Simulation using finite elements usually isn’t actually the best way to determine the peak stress within stress concentrations. It’s much better to use the FEA to determine the stress field surrounding the stress concentration, and then determine the actual peak stress using an analytical method. Formulas for a wide range of features and loading conditions can be found in reference books such as Roark’s Formulas for Stress and Strain, or Peterson’s Stress Concentration Factors.

This is a very brief overview of what’s required to perform a good stress analysis. So, assuming you have accurately determined the stress in the part, how do you know whether it will fail?

Failure Criteria

Material failure may occur under static stress, fatigue or buckling. Under static stress conditions, materials generally fail in one of two ways, either by brittle failure (fracture) or by ductile failure (yield).

Mild steel is a typical example of a ductile material and ceramic is an example of a brittle material, although almost any material can behave in a brittle way under conditions such as very low temperature or highly cyclic loading. Similarly, most materials can be ductile at very high temperature. Over the full range of typical conditions, most materials can be considered to be either brittle or ductile. However, some materials, such as aluminium alloys, are a little less clear – a single large force is likely to result in yielding while a cyclic fatigue load will result in fracture.

The way that failure is defined may also vary according to the way a part is used. For example, if a shackle on a safety harness yields while arresting a fall, this probably doesn’t constitute a failure. In fact, it may be desirable for the shackle to yield, since this will dissipate some energy, protecting both inline equipment and the falling person from higher peak forces. [Hopefully, the shackle carries a warning that it should not be used after a fall, now that it has a shape different than its design shape. –Ed.]

In this case, a simple failure criterion could be when the average stress over its cross section exceeds the material’s ultimate tensile stress. However, if the same shackle was used as lifting gear, requiring repeated use, then yielding would be considered as a failure of the part. In this case, the same part, undergoing the same loading, can have different failure criteria – defined according to the usage requirements.

Some potential physical mechanisms for failure include yielding, fracture and buckling. A different analysis is required to check for each failure criteria.

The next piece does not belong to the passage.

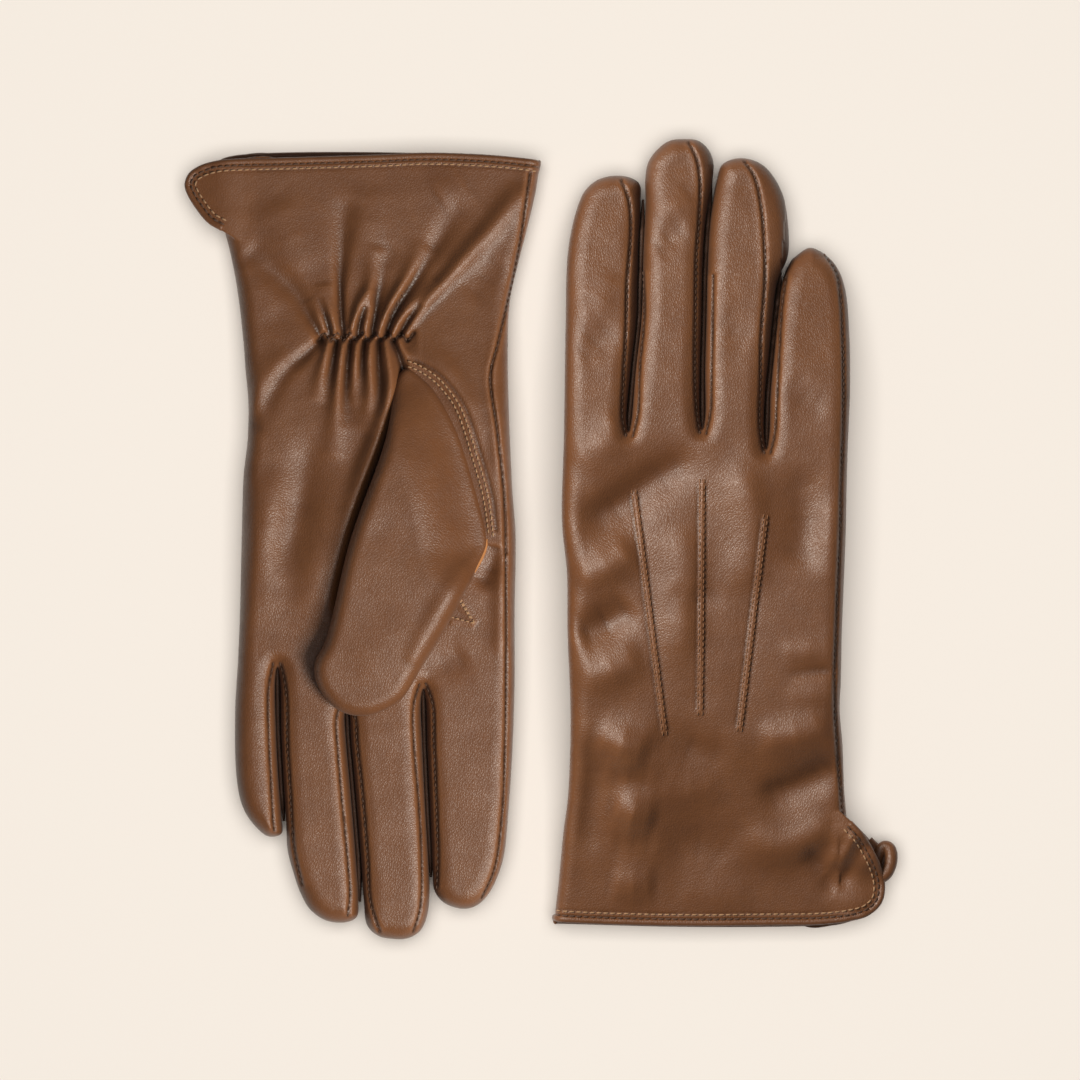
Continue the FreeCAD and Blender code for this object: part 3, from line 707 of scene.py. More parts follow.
THUMB_ROWS = [[(-9.6, 63.4), (-13.2, 64.8), (-18.4, 68.1), (-22.6, 72.6), (-26.2, 78.2), (-31.0, 92.7),
               (-34.3, 104.8), (-35.9, 117.0)],
              [(-9.6, 65.0), (-12.6, 66.2), (-17.4, 69.2), (-21.4, 73.4), (-24.9, 78.8), (-29.6, 93.1),
               (-32.9, 105.2), (-34.5, 116.0)]]
QUIRK = [(-22.4, 131.8), (-30.6, 143.8)], [(-30.6, 143.8), (-22.6, 142.4)]
QUIRK_STITCHES = [[(-23.4, 131.6), (-30.2, 143.2)], [(-30.2, 143.2), (-22.6, 141.2)],
                  [(-24.6, 134.6), (-29.0, 141.8)]]
RAW_EDGE = [(-34.0, 117.6), (-32.6, 122.4), (-29.8, 127.6)]
POINTS = [[(-21.7, 133.4), (-12.3, 58.5)], [(-1.1, 136.7), (-1.7, 64.6)], [(18.0, 125.8), (10.1, 59.7)]]


def sheet_flap(field, zs, outline, height):
    """A flat sheet of leather within an outline, at a height that may vary."""
    slab = LEATHER / 2 - np.abs(zs[None, None, :] - height[:, :, None])
    return np.minimum(slab, field.within(outline)[:, :, None])


# thickness of the left glove along the hand
LEFT_HIGH = [(-5, 9.6), (0, 9.8), (25, 10.6), (45, 11.4), (60, 13), (85, 15), (123, 15), (150, 14.2),
             (175, 13.6), (215, 13.2), (243, 12.4)]


# ridges and hollows: points, heights along them, softness on the left and the right, faded ends
LEFT_FOLDS = [
    # the cuff's broad soft swells above the gathers
    ([(6, 34), (3, 20), (2, 8)], [0.2, 0.9, 0.4], 6.0),
    ([(20, 40), (26, 26), (32, 12)], [0.3, 1.1, 0.6], 6.5),
    ([(40, 30), (36, 42), (30, 52)], [0.3, 0.8, 0.3], 5.5),
    ([(-28, 46), (-33, 38), (-38, 30)], [-0.3, -0.9, -0.3], 5.0),
    ([(-18, 14), (-28, 8)], [0.6, 0.4], 6.0),
    # the palm below them
    ([(24, 60), (33, 71), (40, 82)], 1.0, 4.5),
    ([(7, 90), (11.5, 108), (18, 128), (24, 148)], [0.5, 1.6, 1.8, 0.6], 4.6, 5.5),
    ([(19, 82), (23, 106), (29, 132)], [-0.6, -1.7, -0.7], 4.6),
    ([(31, 92), (33, 112), (35, 136)], [0.4, 1.2, 0.5], 4.6),
    ([(-12, 56), (-18, 62), (-28, 76), (-34, 94)], [0.5, 1.2, 1.0, 0.5], 3.6),
    ([(30, 96), (33, 120), (34, 148)], 0.8, 7.0),
    # hollow beside the thumb's root, and the index side
    ([(-37.0, 119), (-34.6, 127), (-31, 134)], [-0.6, -1.7, -0.8], 3.0, 4.0, (0.1, 0.3)),
    ([(-38.6, 124), (-38.6, 140), (-38.2, 156)], 0.9, 2.8),
    ([(-29, 152), (-20, 156), (-12, 158)], [-0.5, -0.9, -0.5], 5),
    ([(-36, 70), (-37.5, 84), (-38.4, 100)], 0.5, 3.0),
]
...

For a part loaded in pure tension, the yield criterion is simply the yield stress for the material. However, most parts have more complex loadings, resulting in a three-dimensional combination of tension, compression and shear.

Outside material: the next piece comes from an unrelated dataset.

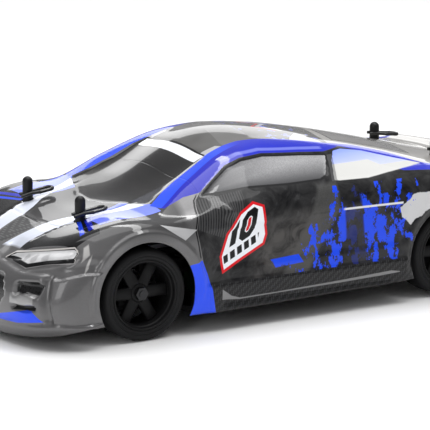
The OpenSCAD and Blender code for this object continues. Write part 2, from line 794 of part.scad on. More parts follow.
module axle_fr() at_axle(front_axle_x, -1) front_axle();
module axle_rl() at_axle(rear_axle_x, 1) rear_half_shaft();
module axle_rr() at_axle(rear_axle_x, -1) rear_half_shaft();

// ---------------------------------------------------------------- wheels

// turn a profile of [radius, y] points about the axle
module turned(pts) {
    translate([0, 0, axle_z])
        rotate([-90, 0, 0])
            rotate_extrude($fn = 96)
                polygon(pts);
}

// deep-dish rim: barrel, stepped lip and a six-spoke star set back inside it
module rim() {
    spokes = 6;
    r = rim_r - 0.03;
    color([0.05, 0.05, 0.05]) {
        turned([[r - 1.5, tyre_in + 0.9], [r, tyre_in + 0.7], [r, tyre_out - 0.6],
            [r - 1.2, tyre_out - 0.6], [r - 1.2, tyre_out - 3], [r - 2.2, tyre_out - 3],
            [r - 2.2, tyre_out - 6], [r - 1.5, tyre_out - 6.5]]);
        difference() {
            union() {
                rod_y(4.6, 46, 53.6, 0, axle_z);
                for (k = [0:spokes - 1])
                    translate([0, 50, axle_z])
                        rotate([0, k * 360 / spokes, 0])
                            rotate([-90, 0, 0])
                                linear_extrude(2.6)
                                    polygon([[3, -2.6], [3, 2.6], [r - 1, 1.7], [r - 1, -1.7]]);
            }
            rod_y(1.5 + play, 45, 57, 0, axle_z);
        }
    }
}
module rim_fl() at_axle(front_axle_x, 1) rim();
module rim_fr() at_axle(front_axle_x, -1) rim();
module rim_rl() at_axle(rear_axle_x, 1) rim();
module rim_rr() at_axle(rear_axle_x, -1) rim();

// slick tyre with rounded shoulders
module tyre() {
    r = tyre_d / 2;
    round_r = 2.4;
    color([0.03, 0.03, 0.03])
        turned(concat(
            [[rim_r, tyre_in + 0.6], [rim_r + 2, tyre_in]],
            [for (a = [0:15:90]) [r - round_r + round_r * sin(a), tyre_in + round_r * (1 - cos(a))]],
            [for (a = [90:-15:0]) [r - round_r + round_r * sin(a), tyre_out - round_r * (1 - cos(a))]],
            [[rim_r + 2, tyre_out], [rim_r, tyre_out - 0.6]]));
}
module tyre_fl() at_axle(front_axle_x, 1) tyre();
module tyre_fr() at_axle(front_axle_x, -1) tyre();
module tyre_rl() at_axle(rear_axle_x, 1) tyre();
module tyre_rr() at_axle(rear_axle_x, -1) tyre();

// ---------------------------------------------------------------- shocks

shock_lean = atan2(shock_foot[0] - shock_top[0], shock_top[1] - shock_foot[1]);
shock_len = norm(shock_foot - shock_top);

// place a part drawn down the shock's own axis from its top pin. way is -1 behind the axle
module on_shock(way) {
    translate([way * shock_off, shock_top[0], shock_top[1]])
        rotate([180 + shock_lean, 0, 0])
            children();
}
module shock_body(way) {
    color([0.78, 0.6, 0.25])
        on_shock(way)
            difference() {
                union() {
                    rotate([0, 90, 0])
                        cylinder(r = 2.5, h = 3.2, center = true);
                    translate([0, 0, 1.8])
                        cylinder(r = 3.6, h = 2.2);
                    translate([0, 0, 4 - eps])
                        cylinder(r = 2.2, h = 11);
                }
                rotate([0, 90, 0])
                    cylinder(r = 1.25 + play, h = 5, center = true);
                translate([0, 0, 5])
                    cylinder(r = 1.25, h = 11);
            }
}
module shock_rod(way) {
    color([0.8, 0.8, 0.82])
        on_shock(way)
            difference() {
                union() {
                    translate([0, 0, 10.5])
                        cylinder(r = 0.9, h = shock_len - 12.5);
                    translate([0, 0, shock_len - 5.4])
                        cylinder(r = 3.6, h = 1.4);
                    translate([0, 0, shock_len - 4.4])
                        cylinder(r = 1.5, h = 2.7);
                    translate([0, 0, shock_len])
                        rotate([0, 90, 0])
                            cylinder(r = 2.3, h = 3.2, center = true);
                }
                translate([0, 0, shock_len])
                    rotate([0, 90, 0])
                        cylinder(r = 1.25 + play, h = 5, center = true);
            }
}
module shock_body_fl() at_axle(front_axle_x, 1) shock_body(1);
module shock_body_fr() at_axle(front_axle_x, -1) shock_body(1);
module shock_body_rl() at_axle(rear_axle_x, 1) shock_body(-1);
module shock_body_rr() at_axle(rear_axle_x, -1) shock_body(-1);
module shock_rod_fl() at_axle(front_axle_x, 1) shock_rod(1);
module shock_rod_fr() at_axle(front_axle_x, -1) shock_rod(1);
module shock_rod_rl() at_axle(rear_axle_x, 1) shock_rod(-1);
module shock_rod_rr() at_axle(rear_axle_x, -1) shock_rod(-1);

// coil spring as a faceted tube along a helix
module coil(r, wire_r, z0, z1, turns) {
    steps = 14;
    sides = 5;
    count = turns * steps;
    pts = [for (i = [0:count]) for (k = [0:sides - 1])
        let (a = 360 * i / steps)
        let (b = 360 * k / sides)
        let (ring = r + wire_r * cos(b))
        [ring * cos(a), ring * sin(a), z0 + (z1 - z0) * i / count + wire_r * sin(b)]];
    faces = concat(
        [[for (k = [0:sides - 1]) k]],
        [[for (k = [sides - 1:-1:0]) count * sides + k]],
        [for (i = [0:count - 1]) for (k = [0:sides - 1])
            let (n = (k + 1) % sides)
            each [[i * sides + k, (i + 1) * sides + k, (i + 1) * sides + n],
                [i * sides + k, (i + 1) * sides + n, i * sides + n]]]);
    polyhedron(pts, faces, convexity = 10);
}
module shock_springs() {
    color([0.85, 0.85, 0.87])
        for (s = [-1, 1]) {
            at_axle(front_axle_x, s)
                on_shock(1)
                    coil(2.95, 0.4, 4.6, shock_len - 6, 7);
            at_axle(rear_axle_x, s)
                on_shock(-1)
                    coil(2.95, 0.4, 4.6, shock_len - 6, 7);
        }
}

body_shell();
clip_front_left();
clip_front_right();
clip_rear_left();
clip_rear_right();
chassis_tub();
front_bumper();
front_gearbox();
rear_gearbox();
front_tower();
rear_tower();
body_posts();
motor_can();
motor_pinion();
centre_shaft();
front_diff();
rear_diff();
servo();
servo_horn();
drag_link();
tie_rod_left();
tie_rod_right();
battery();
battery_strap();
speed_control();
power_switch();
hinge_pins();
lower_arm_fl();
lower_arm_fr();
lower_arm_rl();
lower_arm_rr();
upper_arm_left();
upper_arm_right();
c_hub_left();
c_hub_right();
knuckle_left();
knuckle_right();
dogbone_left();
dogbone_right();
axle_fl();
axle_fr();
axle_rl();
axle_rr();
rim_fl();
rim_fr();
rim_rl();
rim_rr();
tyre_fl();
tyre_fr();
tyre_rl();
tyre_rr();
shock_body_fl();
shock_body_fr();
shock_body_rl();
shock_body_rr();
shock_rod_fl();
shock_rod_fr();
shock_rod_rl();
shock_rod_rr();
shock_springs();
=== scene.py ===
"""Radio controlled touring car: the finish and fine shape of each piece, over the car's moving frame."""

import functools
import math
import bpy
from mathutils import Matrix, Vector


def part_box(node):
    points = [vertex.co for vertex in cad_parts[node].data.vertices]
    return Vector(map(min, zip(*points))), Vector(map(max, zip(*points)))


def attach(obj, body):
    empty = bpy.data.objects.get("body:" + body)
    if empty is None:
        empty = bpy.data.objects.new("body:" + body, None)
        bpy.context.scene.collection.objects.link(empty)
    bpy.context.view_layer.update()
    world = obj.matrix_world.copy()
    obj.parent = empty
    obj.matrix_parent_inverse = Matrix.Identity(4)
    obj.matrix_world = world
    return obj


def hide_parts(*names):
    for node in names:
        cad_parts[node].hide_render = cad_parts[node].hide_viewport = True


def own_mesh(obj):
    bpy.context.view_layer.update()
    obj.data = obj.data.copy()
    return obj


bl_info = {
    "name": "Touring Car Looks",
    "version": (1, 0, 0),
    "blender": (4, 5, 0),
    "location": "View3D > Sidebar > Touring Car",
    "description": "Builds the printed body shell, wheels and springs of the car and finishes its chassis",
    "category": "Add Mesh",
}

import bmesh
import bpy
import numpy as np
from bpy.props import FloatProperty, FloatVectorProperty, IntProperty, PointerProperty
from mathutils import Matrix, Vector

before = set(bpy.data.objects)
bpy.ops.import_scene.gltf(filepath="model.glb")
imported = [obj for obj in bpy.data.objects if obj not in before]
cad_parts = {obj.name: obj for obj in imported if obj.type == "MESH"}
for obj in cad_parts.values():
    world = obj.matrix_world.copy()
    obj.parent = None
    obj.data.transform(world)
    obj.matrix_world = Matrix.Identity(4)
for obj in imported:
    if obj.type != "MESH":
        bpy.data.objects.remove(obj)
MM = 0.001
CORNERS = ("fl", "fr", "rl", "rr")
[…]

The simplest way to deal with this is to resolve the stresses into their principal directions, using Mohr’s circle. If these individual values are less than the material’s yield stress, this theory would assert that it shouldn’t fail. The principal stress approach is a simplification and other failure theories take a more sophisticated approach to determine when yield will occur. They consider the micro-mechanics of materials, involving atoms slipping within the crystal lattice and grain boundaries moving over each other.

Different approaches should, therefore, be used for ductile and brittle materials. They typically assume that a material is ductile and isotropic, meaning it has the same strength and stiffness in all directions. Metals can generally be considered to be isotropic, while wood and composites cannot.

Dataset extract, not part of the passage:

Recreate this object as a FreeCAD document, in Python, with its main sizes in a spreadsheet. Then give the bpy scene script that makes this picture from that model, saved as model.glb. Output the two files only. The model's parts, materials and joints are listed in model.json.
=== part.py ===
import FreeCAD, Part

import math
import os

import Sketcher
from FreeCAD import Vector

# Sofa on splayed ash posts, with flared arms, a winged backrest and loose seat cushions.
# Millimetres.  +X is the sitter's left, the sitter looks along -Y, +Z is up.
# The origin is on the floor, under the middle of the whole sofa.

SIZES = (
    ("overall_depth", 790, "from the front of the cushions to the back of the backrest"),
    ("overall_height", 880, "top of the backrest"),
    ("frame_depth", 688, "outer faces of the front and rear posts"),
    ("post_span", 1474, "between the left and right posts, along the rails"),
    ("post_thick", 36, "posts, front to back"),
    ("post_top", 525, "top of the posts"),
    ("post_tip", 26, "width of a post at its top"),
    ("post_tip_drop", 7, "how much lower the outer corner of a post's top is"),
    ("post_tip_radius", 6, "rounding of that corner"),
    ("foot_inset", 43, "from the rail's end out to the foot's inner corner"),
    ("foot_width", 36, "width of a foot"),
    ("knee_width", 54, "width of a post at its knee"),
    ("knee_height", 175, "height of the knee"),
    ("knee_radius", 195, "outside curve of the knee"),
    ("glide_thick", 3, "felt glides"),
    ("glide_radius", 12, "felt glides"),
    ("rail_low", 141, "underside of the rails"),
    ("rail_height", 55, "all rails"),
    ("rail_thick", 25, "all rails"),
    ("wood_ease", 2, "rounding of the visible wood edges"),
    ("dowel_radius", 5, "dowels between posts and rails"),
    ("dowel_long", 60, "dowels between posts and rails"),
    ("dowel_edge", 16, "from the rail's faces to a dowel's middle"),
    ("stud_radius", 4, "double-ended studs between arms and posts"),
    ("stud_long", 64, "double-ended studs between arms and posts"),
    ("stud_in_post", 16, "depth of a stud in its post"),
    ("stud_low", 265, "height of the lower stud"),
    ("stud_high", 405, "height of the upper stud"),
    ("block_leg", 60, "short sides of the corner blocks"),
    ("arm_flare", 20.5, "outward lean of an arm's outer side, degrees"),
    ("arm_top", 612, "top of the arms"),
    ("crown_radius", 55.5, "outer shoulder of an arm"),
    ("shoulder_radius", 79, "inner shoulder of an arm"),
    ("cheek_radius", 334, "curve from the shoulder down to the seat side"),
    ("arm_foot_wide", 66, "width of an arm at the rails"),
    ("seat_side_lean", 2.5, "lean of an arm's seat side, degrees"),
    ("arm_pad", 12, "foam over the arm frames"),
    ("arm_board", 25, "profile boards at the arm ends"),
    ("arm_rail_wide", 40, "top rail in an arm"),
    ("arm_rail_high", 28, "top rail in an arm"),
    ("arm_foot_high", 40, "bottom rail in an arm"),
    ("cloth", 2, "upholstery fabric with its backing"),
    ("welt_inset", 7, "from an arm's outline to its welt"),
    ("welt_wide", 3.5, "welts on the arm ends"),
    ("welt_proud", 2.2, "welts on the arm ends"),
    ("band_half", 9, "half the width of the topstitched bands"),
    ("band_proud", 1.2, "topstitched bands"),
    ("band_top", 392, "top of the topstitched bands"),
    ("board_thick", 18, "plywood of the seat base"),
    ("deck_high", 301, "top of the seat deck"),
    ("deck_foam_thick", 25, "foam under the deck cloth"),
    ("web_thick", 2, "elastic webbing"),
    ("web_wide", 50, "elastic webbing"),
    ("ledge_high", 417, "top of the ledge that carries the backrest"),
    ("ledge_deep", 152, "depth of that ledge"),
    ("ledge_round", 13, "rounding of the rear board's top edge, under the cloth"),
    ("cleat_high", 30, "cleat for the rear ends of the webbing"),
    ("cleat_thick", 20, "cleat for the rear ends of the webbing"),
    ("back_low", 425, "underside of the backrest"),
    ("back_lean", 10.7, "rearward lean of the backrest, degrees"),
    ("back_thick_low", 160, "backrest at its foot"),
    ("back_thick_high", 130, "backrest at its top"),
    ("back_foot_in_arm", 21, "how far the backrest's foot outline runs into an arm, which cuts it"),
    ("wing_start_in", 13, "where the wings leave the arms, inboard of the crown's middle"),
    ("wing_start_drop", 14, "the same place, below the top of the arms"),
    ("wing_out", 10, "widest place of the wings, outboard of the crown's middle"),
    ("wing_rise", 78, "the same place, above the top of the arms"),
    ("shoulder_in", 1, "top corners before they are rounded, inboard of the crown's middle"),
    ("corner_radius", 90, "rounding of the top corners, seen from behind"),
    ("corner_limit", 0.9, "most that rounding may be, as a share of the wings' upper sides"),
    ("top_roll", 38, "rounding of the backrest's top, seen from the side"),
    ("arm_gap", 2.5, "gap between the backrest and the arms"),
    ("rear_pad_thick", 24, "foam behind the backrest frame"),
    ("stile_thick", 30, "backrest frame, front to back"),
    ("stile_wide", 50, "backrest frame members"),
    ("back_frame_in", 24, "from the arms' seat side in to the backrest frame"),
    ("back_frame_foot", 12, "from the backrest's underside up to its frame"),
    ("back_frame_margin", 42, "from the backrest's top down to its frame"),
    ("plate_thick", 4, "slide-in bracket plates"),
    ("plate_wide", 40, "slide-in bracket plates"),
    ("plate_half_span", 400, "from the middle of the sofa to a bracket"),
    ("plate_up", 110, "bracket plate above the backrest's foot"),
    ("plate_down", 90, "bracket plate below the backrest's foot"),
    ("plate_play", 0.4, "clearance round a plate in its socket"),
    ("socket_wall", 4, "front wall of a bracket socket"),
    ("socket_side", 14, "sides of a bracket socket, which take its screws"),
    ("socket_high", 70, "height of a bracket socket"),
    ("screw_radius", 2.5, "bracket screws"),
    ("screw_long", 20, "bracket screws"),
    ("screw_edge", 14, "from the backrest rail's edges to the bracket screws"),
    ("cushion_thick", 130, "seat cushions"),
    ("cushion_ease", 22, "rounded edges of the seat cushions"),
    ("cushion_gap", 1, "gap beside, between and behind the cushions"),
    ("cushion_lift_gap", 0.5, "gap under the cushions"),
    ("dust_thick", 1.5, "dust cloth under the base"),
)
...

The most common failure criteria used for static stress are von Mises, Tresca and maximum normal stress. They all involve first calculating principal stresses and then combining them into a single stress value that represents the stress at a point in the 3D solid. If this combined stress is less than the tensile yield stress for the material, it should not yield.

Von Mises and Tresca are used for ductile materials, while maximum normal stress is used for brittle materials. Von Mises is the most common, used for most static stress analysis. Tresca is very similar, but can give slightly higher stress values under certain circumstances; it is therefore more conservative, resulting in improved safety.

There is no stress plot listed as Tresca in SOLIDWORKS simulation but the Stress Intensity (P1-P3) gives the same values as Tresca.

For brittle materials, it is best to use the maximum principal stress (P1). However, brittle materials may require more detailed consideration of their fracture mechanics, which describes the way that cracks propagate and result in sudden and catastrophic failures.

Many theoretical failure criteria have been devised for brittle failure. The below plots show that for von Mises, Tresca and maximum principal stress, the results are very similar but slightly different maximum values are calculated.

In this article, I’ve given a quick overview of some of the most important failure criteria for failure under static stress.

It’s important to also check whether your part might fail under buckling or fatigue. In an ideal world, we would have clear rules for which failure criteria to apply for specific materials, loading conditions and functional requirements. Unfortunately, material science isn’t quite there yet. Instead, a number of different theories are in use and each has strengths and weaknesses.

Although a skilled analyst can consider relevant criteria for each case, ultimately no simulation can be considered an infallible way to determine whether a part will fail. Ultimately, testing is still required. Simulation, can however, dramatically reduce the number of design and test iterations.

Simulation is more useful for providing rich qualitative data showing stress fields than it is in predicting exact failure. This can be invaluable in assisting a designer, or optimization algorithm, to design parts which put material where it is needed to carry loads.